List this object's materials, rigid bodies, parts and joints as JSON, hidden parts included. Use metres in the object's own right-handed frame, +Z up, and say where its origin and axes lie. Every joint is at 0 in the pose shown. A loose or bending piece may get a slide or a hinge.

...

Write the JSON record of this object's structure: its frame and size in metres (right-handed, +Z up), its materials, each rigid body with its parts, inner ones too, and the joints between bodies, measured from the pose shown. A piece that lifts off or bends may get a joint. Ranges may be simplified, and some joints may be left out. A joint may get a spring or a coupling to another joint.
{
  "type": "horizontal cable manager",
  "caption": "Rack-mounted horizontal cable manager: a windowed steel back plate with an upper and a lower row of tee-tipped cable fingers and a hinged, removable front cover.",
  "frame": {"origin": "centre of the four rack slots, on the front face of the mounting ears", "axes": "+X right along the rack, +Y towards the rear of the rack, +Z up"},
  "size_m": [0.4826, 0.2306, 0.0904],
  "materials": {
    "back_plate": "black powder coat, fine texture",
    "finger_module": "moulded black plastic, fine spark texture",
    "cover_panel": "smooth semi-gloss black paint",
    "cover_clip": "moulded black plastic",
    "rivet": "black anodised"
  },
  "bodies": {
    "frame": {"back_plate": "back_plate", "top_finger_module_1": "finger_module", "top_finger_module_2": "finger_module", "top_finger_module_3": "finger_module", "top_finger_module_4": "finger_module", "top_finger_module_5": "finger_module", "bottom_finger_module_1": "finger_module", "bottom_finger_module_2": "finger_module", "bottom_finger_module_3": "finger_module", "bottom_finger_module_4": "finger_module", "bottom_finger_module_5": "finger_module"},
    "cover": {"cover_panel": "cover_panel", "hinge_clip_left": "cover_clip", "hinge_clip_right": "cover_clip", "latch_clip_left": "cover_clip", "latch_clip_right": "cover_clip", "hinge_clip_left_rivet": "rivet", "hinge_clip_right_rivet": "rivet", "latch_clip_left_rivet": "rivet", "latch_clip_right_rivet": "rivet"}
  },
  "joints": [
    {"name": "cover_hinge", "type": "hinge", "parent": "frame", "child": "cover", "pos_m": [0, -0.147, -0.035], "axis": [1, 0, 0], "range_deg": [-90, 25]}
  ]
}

• Stated exercise: The lines above form a set of records; determine how many of them contain the string "origin" and give that number alone.

• Worked answer: 2